* **Available data**:

'''

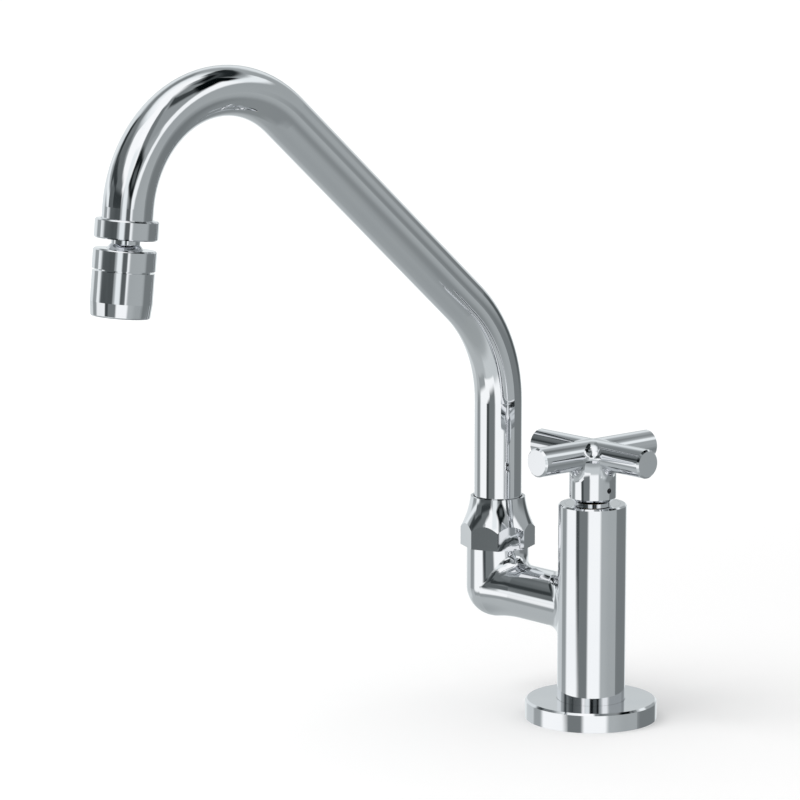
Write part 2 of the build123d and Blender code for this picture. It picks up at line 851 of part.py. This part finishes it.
def aerator_housing():
    body = turned([
        (0, aerator_start),
        (aerator_r, aerator_start),
        (aerator_r, aerator_start + aerator_straight),
        (aerator_r - aerator_taper, aerator_end),
        (0, aerator_end),
    ])
    body = fillet(body.edges().filter_by(GeomType.CIRCLE).sort_by(Axis.Z)[-1], aerator_end_edge)
    body -= rod(spigot_r + thread_gap, aerator_start - overrun, spigot_end + face_gap)
    body -= rod(aerator_bore_r, spigot_end, aerator_lip_start)
    body -= rod(aerator_lip_r, aerator_start, aerator_end + overrun)
    return on_outlet * body


def flow_insert():
    body = rod(seat_r, insert_start, insert_shelf + overrun)
    body += rod(insert_r, insert_shelf, insert_end)
    body -= rod(insert_bore_r, insert_start + insert_top, insert_end + overrun)
    for step in range(insert_holes):
        angle = 2 * pi * step / insert_holes
        place = Pos(insert_hole_ring_r * cos(angle), insert_hole_ring_r * sin(angle), 0)
        top = insert_start + insert_top + overrun
        body -= place * rod(insert_hole_r, insert_start - overrun, top)
    return on_outlet * body


def mesh_screen():
    disc = pierced_disc(screen_r, screen_start, screen_height, screen_pitch, screen_bar, screen_bar)
    return on_outlet * disc


def outlet_grid():
    disc = pierced_disc(insert_r, grid_start, grid_height, grid_pitch, grid_bar, insert_wall)
    return on_outlet * disc


pieces = [
    base_flange,
    flange_gasket,
    valve_body,
    inlet_shank,
    shank_washer,
    deck_washer,
    clamp_washer,
    back_nut,
    lip_seal,
    fixed_disc,
    moving_disc,
    cartridge_body,
    cartridge_oring,
    spindle,
    friction_washer,
    spindle_clip,
    spindle_oring,
    bonnet_nut,
    cross_handle,
    handle_screw,
    spout_nut,
    thrust_washer,
    friction_ring,
    spout_ferrule,
    ferrule_orings,
    spout_tube,
    outlet_collar,
    stem_washer,
    ball_stem,
    stem_clip,
    stem_oring,
    socket_housing,
    ball_seat,
    aerator_gasket,
    aerator_housing,
    flow_insert,
    mesh_screen,
    outlet_grid,
]

for piece in pieces:
    export_step(piece(), f"parts/{piece.__name__}.step")
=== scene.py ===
import bpy
import bmesh
import json
import math
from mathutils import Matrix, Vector

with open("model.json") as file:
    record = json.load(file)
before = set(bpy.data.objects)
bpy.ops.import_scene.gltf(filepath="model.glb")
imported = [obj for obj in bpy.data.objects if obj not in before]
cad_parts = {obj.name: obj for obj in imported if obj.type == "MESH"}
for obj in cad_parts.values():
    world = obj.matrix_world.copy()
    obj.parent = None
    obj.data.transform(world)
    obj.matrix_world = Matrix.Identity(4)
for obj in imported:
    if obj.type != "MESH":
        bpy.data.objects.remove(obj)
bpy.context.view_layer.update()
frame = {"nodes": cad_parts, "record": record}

# The camera's place in metres. Its sight line is turned about Z from the +Y direction and
# tipped downwards. The lens and sensor are in millimetres.
camera_place = (1.24897, -1.2190, 0.4565)
camera_lens = 176.75
camera_sensor = 36.0
camera_near = 0.05
camera_far = 60.0
sight_azimuth = math.radians(48.56)
sight_dip = math.radians(10.07)

# The soft lamp stands above and to the left of the picture, in metres, for a gentle shadow.
lamp_place = (-0.55, -1.15, 1.7)
lamp_aim = (-0.05, -0.1, 0.1)
lamp_width = 1.4
lamp_watts = 14.0

white = (1, 1, 1, 1)

# The world's light on all surfaces, apart from what they mirror.
plain_light = (0.80, 0.80, 0.80, 1)

# The floor, in metres from its middle. It turns clear from floor_fade_start to its radius.
# From floor_lift_from to floor_lift_to the camera sees up to floor_lift of light added to it,
# which makes it white away from the object's shadow.
floor_colour = (0.80, 0.80, 0.80, 1)
floor_radius = 9.0
floor_sides = 96
floor_fade_start = 5.5
floor_lift = 0.24
floor_lift_from = 0.2
floor_lift_to = 1.4

# The pipe thread of the inlet shank, in metres. A surface farther out than thread_from
# carries the thread.
thread_pitch = 0.001814
thread_from = 0.0103
thread_depth = 0.0006

# Most of a noise lies between these two values.
noise_low = 0.3
noise_high = 0.7

brass_colour = (0.78, 0.62, 0.34)
brass_shade = (0.66, 0.48, 0.23)
brass_light = (0.83, 0.67, 0.38)
tarnish_size = 0.006

# How far the roughness of a moulded piece goes up and down, and how many times finer its
# skin is than its mottling.
moulded_swing = 0.06
skin_fineness = 6

# How blue the studio's greys are, and how much brighter than its tones the chrome sees it,
# to make up for what the chrome takes away.
studio_cool = 0.02
mirrored_strength = 1.2

# Elevations run over this many degrees from straight down to straight up.
elevation_range = 180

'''

* **Short problem**:
Output all of the data again, exactly.

* **Task answer**:
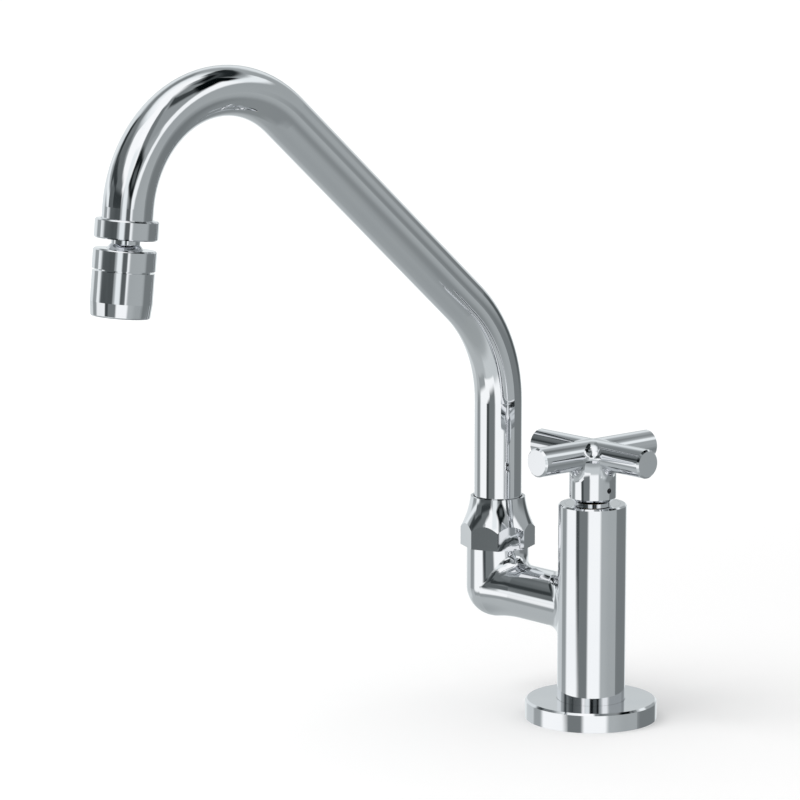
Write part 2 of the build123d and Blender code for this picture. It picks up at line 851 of part.py. This part finishes it.
def aerator_housing():
    body = turned([
        (0, aerator_start),
        (aerator_r, aerator_start),
        (aerator_r, aerator_start + aerator_straight),
        (aerator_r - aerator_taper, aerator_end),
        (0, aerator_end),
    ])
    body = fillet(body.edges().filter_by(GeomType.CIRCLE).sort_by(Axis.Z)[-1], aerator_end_edge)
    body -= rod(spigot_r + thread_gap, aerator_start - overrun, spigot_end + face_gap)
    body -= rod(aerator_bore_r, spigot_end, aerator_lip_start)
    body -= rod(aerator_lip_r, aerator_start, aerator_end + overrun)
    return on_outlet * body


def flow_insert():
    body = rod(seat_r, insert_start, insert_shelf + overrun)
    body += rod(insert_r, insert_shelf, insert_end)
    body -= rod(insert_bore_r, insert_start + insert_top, insert_end + overrun)
    for step in range(insert_holes):
        angle = 2 * pi * step / insert_holes
        place = Pos(insert_hole_ring_r * cos(angle), insert_hole_ring_r * sin(angle), 0)
        top = insert_start + insert_top + overrun
        body -= place * rod(insert_hole_r, insert_start - overrun, top)
    return on_outlet * body


def mesh_screen():
    disc = pierced_disc(screen_r, screen_start, screen_height, screen_pitch, screen_bar, screen_bar)
    return on_outlet * disc


def outlet_grid():
    disc = pierced_disc(insert_r, grid_start, grid_height, grid_pitch, grid_bar, insert_wall)
    return on_outlet * disc


pieces = [
    base_flange,
    flange_gasket,
    valve_body,
    inlet_shank,
    shank_washer,
    deck_washer,
    clamp_washer,
    back_nut,
    lip_seal,
    fixed_disc,
    moving_disc,
    cartridge_body,
    cartridge_oring,
    spindle,
    friction_washer,
    spindle_clip,
    spindle_oring,
    bonnet_nut,
    cross_handle,
    handle_screw,
    spout_nut,
    thrust_washer,
    friction_ring,
    spout_ferrule,
    ferrule_orings,
    spout_tube,
    outlet_collar,
    stem_washer,
    ball_stem,
    stem_clip,
    stem_oring,
    socket_housing,
    ball_seat,
    aerator_gasket,
    aerator_housing,
    flow_insert,
    mesh_screen,
    outlet_grid,
]

for piece in pieces:
    export_step(piece(), f"parts/{piece.__name__}.step")
=== scene.py ===
import bpy
import bmesh
import json
import math
from mathutils import Matrix, Vector

with open("model.json") as file:
    record = json.load(file)
before = set(bpy.data.objects)
bpy.ops.import_scene.gltf(filepath="model.glb")
imported = [obj for obj in bpy.data.objects if obj not in before]
cad_parts = {obj.name: obj for obj in imported if obj.type == "MESH"}
for obj in cad_parts.values():
    world = obj.matrix_world.copy()
    obj.parent = None
    obj.data.transform(world)
    obj.matrix_world = Matrix.Identity(4)
for obj in imported:
    if obj.type != "MESH":
        bpy.data.objects.remove(obj)
bpy.context.view_layer.update()
frame = {"nodes": cad_parts, "record": record}

# The camera's place in metres. Its sight line is turned about Z from the +Y direction and
# tipped downwards. The lens and sensor are in millimetres.
camera_place = (1.24897, -1.2190, 0.4565)
camera_lens = 176.75
camera_sensor = 36.0
camera_near = 0.05
camera_far = 60.0
sight_azimuth = math.radians(48.56)
sight_dip = math.radians(10.07)

# The soft lamp stands above and to the left of the picture, in metres, for a gentle shadow.
lamp_place = (-0.55, -1.15, 1.7)
lamp_aim = (-0.05, -0.1, 0.1)
lamp_width = 1.4
lamp_watts = 14.0

white = (1, 1, 1, 1)

# The world's light on all surfaces, apart from what they mirror.
plain_light = (0.80, 0.80, 0.80, 1)

# The floor, in metres from its middle. It turns clear from floor_fade_start to its radius.
# From floor_lift_from to floor_lift_to the camera sees up to floor_lift of light added to it,
# which makes it white away from the object's shadow.
floor_colour = (0.80, 0.80, 0.80, 1)
floor_radius = 9.0
floor_sides = 96
floor_fade_start = 5.5
floor_lift = 0.24
floor_lift_from = 0.2
floor_lift_to = 1.4

# The pipe thread of the inlet shank, in metres. A surface farther out than thread_from
# carries the thread.
thread_pitch = 0.001814
thread_from = 0.0103
thread_depth = 0.0006

# Most of a noise lies between these two values.
noise_low = 0.3
noise_high = 0.7

brass_colour = (0.78, 0.62, 0.34)
brass_shade = (0.66, 0.48, 0.23)
brass_light = (0.83, 0.67, 0.38)
tarnish_size = 0.006

# How far the roughness of a moulded piece goes up and down, and how many times finer its
# skin is than its mottling.
moulded_swing = 0.06
skin_fineness = 6

# How blue the studio's greys are, and how much brighter than its tones the chrome sees it,
# to make up for what the chrome takes away.
studio_cool = 0.02
mirrored_strength = 1.2

# Elevations run over this many degrees from straight down to straight up.
elevation_range = 180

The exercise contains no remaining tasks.